EXERCISE DESCRIPTION:
Starting at the line that contains "up along Z." and stopping at the line that contains "for node in", repeat every line exactly, the two end lines included, and nothing else.

- - -

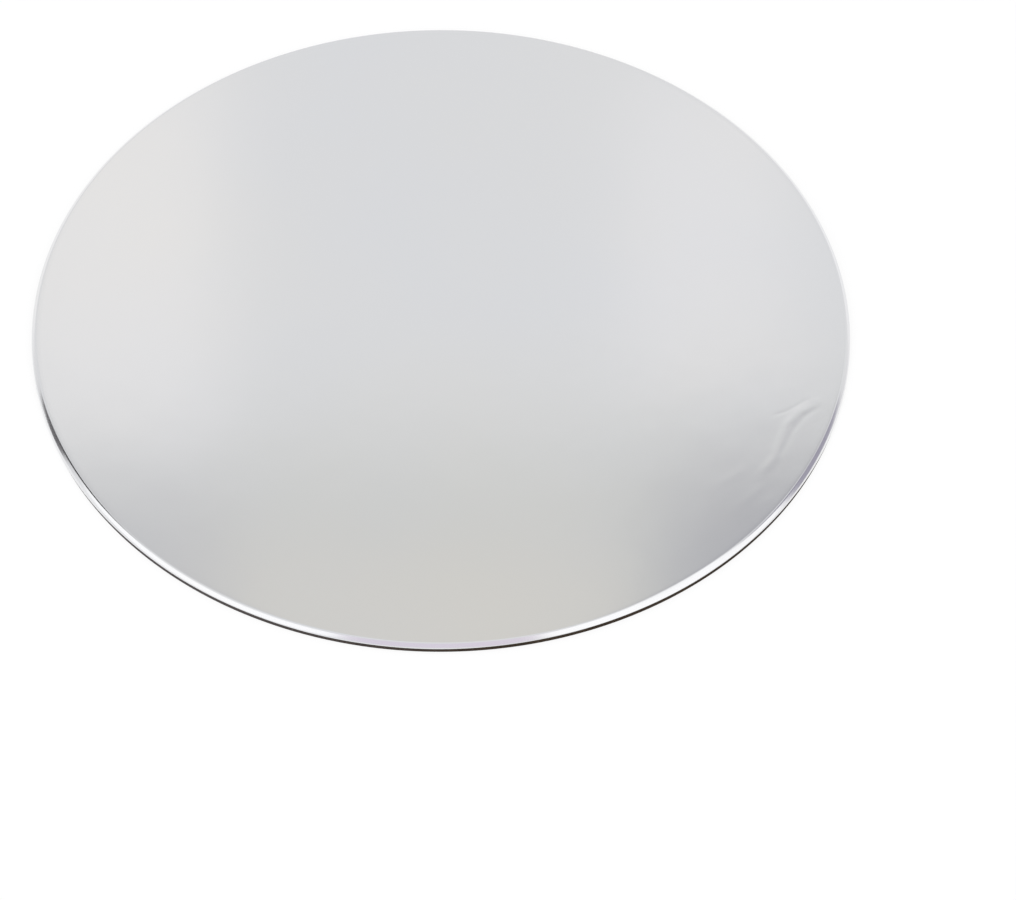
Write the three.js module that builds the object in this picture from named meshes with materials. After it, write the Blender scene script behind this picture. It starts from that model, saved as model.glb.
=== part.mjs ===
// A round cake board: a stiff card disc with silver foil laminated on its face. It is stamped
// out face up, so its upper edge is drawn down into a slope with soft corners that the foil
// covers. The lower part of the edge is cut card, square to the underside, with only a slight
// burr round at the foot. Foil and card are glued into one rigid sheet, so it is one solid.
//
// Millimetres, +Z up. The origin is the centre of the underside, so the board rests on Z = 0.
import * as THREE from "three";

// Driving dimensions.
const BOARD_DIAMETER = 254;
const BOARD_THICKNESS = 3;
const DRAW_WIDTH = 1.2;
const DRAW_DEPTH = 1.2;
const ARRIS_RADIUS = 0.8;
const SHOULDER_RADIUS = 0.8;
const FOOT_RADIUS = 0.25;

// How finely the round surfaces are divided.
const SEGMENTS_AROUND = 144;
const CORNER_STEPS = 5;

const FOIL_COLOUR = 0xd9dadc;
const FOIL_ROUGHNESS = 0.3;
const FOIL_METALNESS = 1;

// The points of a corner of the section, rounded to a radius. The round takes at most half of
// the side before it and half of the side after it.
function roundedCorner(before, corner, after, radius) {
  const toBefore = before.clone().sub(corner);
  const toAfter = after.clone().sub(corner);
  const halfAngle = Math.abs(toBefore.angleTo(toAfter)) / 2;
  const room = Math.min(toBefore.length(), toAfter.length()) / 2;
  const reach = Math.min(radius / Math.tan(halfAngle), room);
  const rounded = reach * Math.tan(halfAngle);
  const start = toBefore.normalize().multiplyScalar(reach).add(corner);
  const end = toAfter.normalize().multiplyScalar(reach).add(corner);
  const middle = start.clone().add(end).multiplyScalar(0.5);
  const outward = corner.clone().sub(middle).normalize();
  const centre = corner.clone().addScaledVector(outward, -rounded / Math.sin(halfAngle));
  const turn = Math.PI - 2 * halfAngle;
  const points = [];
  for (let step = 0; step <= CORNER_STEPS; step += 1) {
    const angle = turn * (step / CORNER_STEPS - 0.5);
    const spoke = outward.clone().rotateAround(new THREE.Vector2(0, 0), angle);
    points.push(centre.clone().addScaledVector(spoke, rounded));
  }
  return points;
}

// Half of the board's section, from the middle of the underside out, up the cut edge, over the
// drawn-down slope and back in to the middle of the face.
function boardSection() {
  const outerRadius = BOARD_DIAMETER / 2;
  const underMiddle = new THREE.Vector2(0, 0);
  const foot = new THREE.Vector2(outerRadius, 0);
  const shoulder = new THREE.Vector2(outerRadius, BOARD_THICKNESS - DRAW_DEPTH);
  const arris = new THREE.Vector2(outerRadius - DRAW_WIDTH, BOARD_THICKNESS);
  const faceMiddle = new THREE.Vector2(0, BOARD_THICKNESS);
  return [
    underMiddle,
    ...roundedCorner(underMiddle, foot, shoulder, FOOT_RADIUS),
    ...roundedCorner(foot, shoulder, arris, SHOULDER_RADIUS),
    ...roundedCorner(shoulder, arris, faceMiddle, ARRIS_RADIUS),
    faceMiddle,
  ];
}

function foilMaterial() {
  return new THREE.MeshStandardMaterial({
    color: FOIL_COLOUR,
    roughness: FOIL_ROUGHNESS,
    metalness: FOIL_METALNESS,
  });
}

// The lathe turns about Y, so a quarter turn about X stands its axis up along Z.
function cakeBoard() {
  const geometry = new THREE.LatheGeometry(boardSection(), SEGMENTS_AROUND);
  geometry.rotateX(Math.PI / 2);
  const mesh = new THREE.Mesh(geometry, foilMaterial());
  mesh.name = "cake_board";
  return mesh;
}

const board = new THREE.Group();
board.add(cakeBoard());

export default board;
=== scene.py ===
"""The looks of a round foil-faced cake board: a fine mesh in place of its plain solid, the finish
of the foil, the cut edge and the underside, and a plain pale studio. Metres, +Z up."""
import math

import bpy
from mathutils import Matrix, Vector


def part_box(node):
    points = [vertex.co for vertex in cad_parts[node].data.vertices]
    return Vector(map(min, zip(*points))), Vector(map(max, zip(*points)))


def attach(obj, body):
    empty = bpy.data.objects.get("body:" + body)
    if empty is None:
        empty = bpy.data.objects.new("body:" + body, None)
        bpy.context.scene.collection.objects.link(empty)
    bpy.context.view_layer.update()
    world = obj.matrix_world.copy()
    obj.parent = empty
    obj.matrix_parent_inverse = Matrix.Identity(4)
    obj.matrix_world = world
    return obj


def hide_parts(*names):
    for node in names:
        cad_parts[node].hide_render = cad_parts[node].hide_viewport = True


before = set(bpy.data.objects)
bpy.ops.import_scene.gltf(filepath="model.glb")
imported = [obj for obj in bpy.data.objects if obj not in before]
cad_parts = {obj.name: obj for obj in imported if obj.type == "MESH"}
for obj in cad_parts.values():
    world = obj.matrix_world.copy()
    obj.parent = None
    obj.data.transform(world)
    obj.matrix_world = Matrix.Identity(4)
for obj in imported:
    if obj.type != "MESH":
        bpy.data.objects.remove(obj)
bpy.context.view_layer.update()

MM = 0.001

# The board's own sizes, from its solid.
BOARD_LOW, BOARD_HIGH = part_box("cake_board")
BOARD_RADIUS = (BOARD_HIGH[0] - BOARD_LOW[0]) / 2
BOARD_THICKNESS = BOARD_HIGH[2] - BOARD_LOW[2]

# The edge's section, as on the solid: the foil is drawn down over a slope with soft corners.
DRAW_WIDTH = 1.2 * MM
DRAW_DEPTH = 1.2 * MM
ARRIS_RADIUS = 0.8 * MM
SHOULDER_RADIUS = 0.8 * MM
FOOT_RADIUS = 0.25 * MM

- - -

SOLUTION TO THIS PROBLEM:
// The lathe turns about Y, so a quarter turn about X stands its axis up along Z.
function cakeBoard() {
  const geometry = new THREE.LatheGeometry(boardSection(), SEGMENTS_AROUND);
  geometry.rotateX(Math.PI / 2);
  const mesh = new THREE.Mesh(geometry, foilMaterial());
  mesh.name = "cake_board";
  return mesh;
}

const board = new THREE.Group();
board.add(cakeBoard());

export default board;
=== scene.py ===
"""The looks of a round foil-faced cake board: a fine mesh in place of its plain solid, the finish
of the foil, the cut edge and the underside, and a plain pale studio. Metres, +Z up."""
import math

import bpy
from mathutils import Matrix, Vector


def part_box(node):
    points = [vertex.co for vertex in cad_parts[node].data.vertices]
    return Vector(map(min, zip(*points))), Vector(map(max, zip(*points)))


def attach(obj, body):
    empty = bpy.data.objects.get("body:" + body)
    if empty is None:
        empty = bpy.data.objects.new("body:" + body, None)
        bpy.context.scene.collection.objects.link(empty)
    bpy.context.view_layer.update()
    world = obj.matrix_world.copy()
    obj.parent = empty
    obj.matrix_parent_inverse = Matrix.Identity(4)
    obj.matrix_world = world
    return obj


def hide_parts(*names):
    for node in names:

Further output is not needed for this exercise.